Decide how many stations (8 to 12 works well for most groups) and their physical locations. Write the clue or challenge for each station before generating any codes. Number each station clearly in your planning document.

Step 2: Create One Google Form Per Station

For each station:

  1. Go to forms.google.com → New Form.
  2. Title: "Station [Number]: [Clue or Challenge Name]"
  3. In the form description, write the clue/challenge text.
  4. Add a Short Answer question: "Enter the answer / password to receive your next clue."
  5. Use Response Validation (the three-dot menu on the question) to set correct answer text. If the entered answer does not match, show: "Incorrect - try again." If correct, the form submits.
  6. In Settings → Presentation → Confirmation message, write the next clue or the next station location.

The confirmation message is the gateway to the next station. Only participants who answer correctly see it.

Step 3: Generate One QR Code Per Station

  1. Click Send on each form → Link tab → copy the URL.
  2. Open our Free QR Code Generator. Select URL. Paste the form URL. Click Generate.
  3. Download the SVG.
  4. Print each code at 3×3 inches. Label each printout "Station [Number]" in large text above the code. Add: "Scan to receive your clue."
  5. Laminate each card. Attach to the station location (wall, object, box, door).

Step 4: Brief Your Participants

Before starting: explain that each QR scan opens a clue form, give the starting station location (for linear hunts), set the time limit, and clarify whether they should work individually or as teams.

Using Hint Codes as a Fail-Safe

For challenging clues where participants may get stuck, generate a second QR code per station (printed smaller and placed face-down or in a sealed envelope) that links to a hint Google Form. Participants can flip the hint code but lose points for using it. This prevents hunts from grinding to a halt at a single difficult clue while maintaining the challenge for competitive participants.

Applications by Use Case

  • Classroom / school: History trail, science facts, maths problems, library scavenger hunt for book titles
  • HR onboarding: New employee facility orientation - each station is a department, the code reveals who works there and what they do
  • Team building: Cross-department trivia, company history quiz, values-based challenges
  • Estate agent / property show-home: Property feature tour - each room has a code revealing that room's specifications and selling points
  • Museum/gallery: Exhibit engagement - scan the code at each exhibit for extended information or a question about what is displayed
  • Children's birthday party: Treasure hunt with age-appropriate riddles leading to the hidden party gift

Frequently Asked Questions

For a 60-minute hunt with small groups (2 to 6 people per team), 8 to 10 stations is the ideal range. Fewer than 6 stations finishes too quickly and reduces the sense of achievement. More than 15 stations typically causes fatigue and frustration, especially if any individual clues are challenging. For children under 10, 5 to 7 stations with simple, visual clues works best.

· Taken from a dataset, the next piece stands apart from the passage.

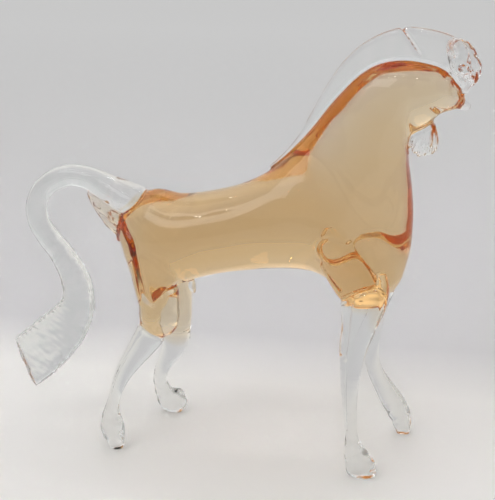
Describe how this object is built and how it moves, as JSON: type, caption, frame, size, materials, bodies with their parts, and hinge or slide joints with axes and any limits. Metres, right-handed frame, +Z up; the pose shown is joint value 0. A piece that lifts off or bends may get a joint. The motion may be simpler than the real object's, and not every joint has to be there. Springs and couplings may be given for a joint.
{
  "type": "glass horse figurine",
  "caption": "Standing solid glass horse with an amber body and a clear mane, forelock, ears, tail and legs.",
  "frame": {"origin": "centre of the bounding box's floor, on the plane that the four hooves stand on", "axes": "+X the way the horse faces, +Y to its left side, +Z up"},
  "size_m": [0.1538, 0.0404, 0.1413],
  "materials": {
    "amber_glass": "fire-polished, transparent pale amber, darker where it is thick or seen edge on",
    "clear_glass": "fire-polished, clear, faintly cool",
    "pressed_clear_glass": "clear, surface rippled where it was pressed with a ribbed tool"
  },
  "bodies": {
    "root": {"body": "amber_glass", "mane": "clear_glass", "forelock": "clear_glass", "ear_right": "pressed_clear_glass", "ear_left": "pressed_clear_glass", "muzzle_lip": "clear_glass", "beard": "pressed_clear_glass", "tail": "pressed_clear_glass", "front_leg_right": "clear_glass", "front_leg_left": "clear_glass", "hind_leg_right": "clear_glass", "hind_leg_left": "clear_glass", "belly_nub": "clear_glass"}
  },
  "joints": []
}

In theory, yes - if they can find all the physical codes. For linear hunts, this is less likely because station locations are only revealed by solving the previous clue. For challenge collection hunts where all stations are visible, cheating is structurally impossible since the codes give the questions; participants still have to provide correct answers to earn points. Physical separation of stations in different rooms or across a large space also reduces the ability to shortcut.

For school environments where younger children may not have phones, the teacher or a group leader can scan each code on behalf of each team using a class tablet or teacher's phone, then show the screen. For office team building, it is reasonable to expect that members of each team have smartphones, allowing teams of 3 to 4 people to share one device per team.

The simplest method: the final station's Google Form collects team name and submission timestamp. The Google Sheets responses are sorted by timestamp automatically - the first submission is the winner. For more complex scoring (points per station minus hint penalties), create a master tracking spreadsheet and assign a volunteer timekeeper who records when each team reaches the final station.

Yes. Static QR codes linking to Google Forms remain valid indefinitely. Change the form content (clues, answers, confirmation messages) on Google Forms for each new hunt - the same printed QR codes lead to the same form URLs. Print once, reuse the laminated cards for every subsequent hunt by simply updating the Google Form content. The only reprinting needed is if you change the physical station locations significantly enough to require new placement signage.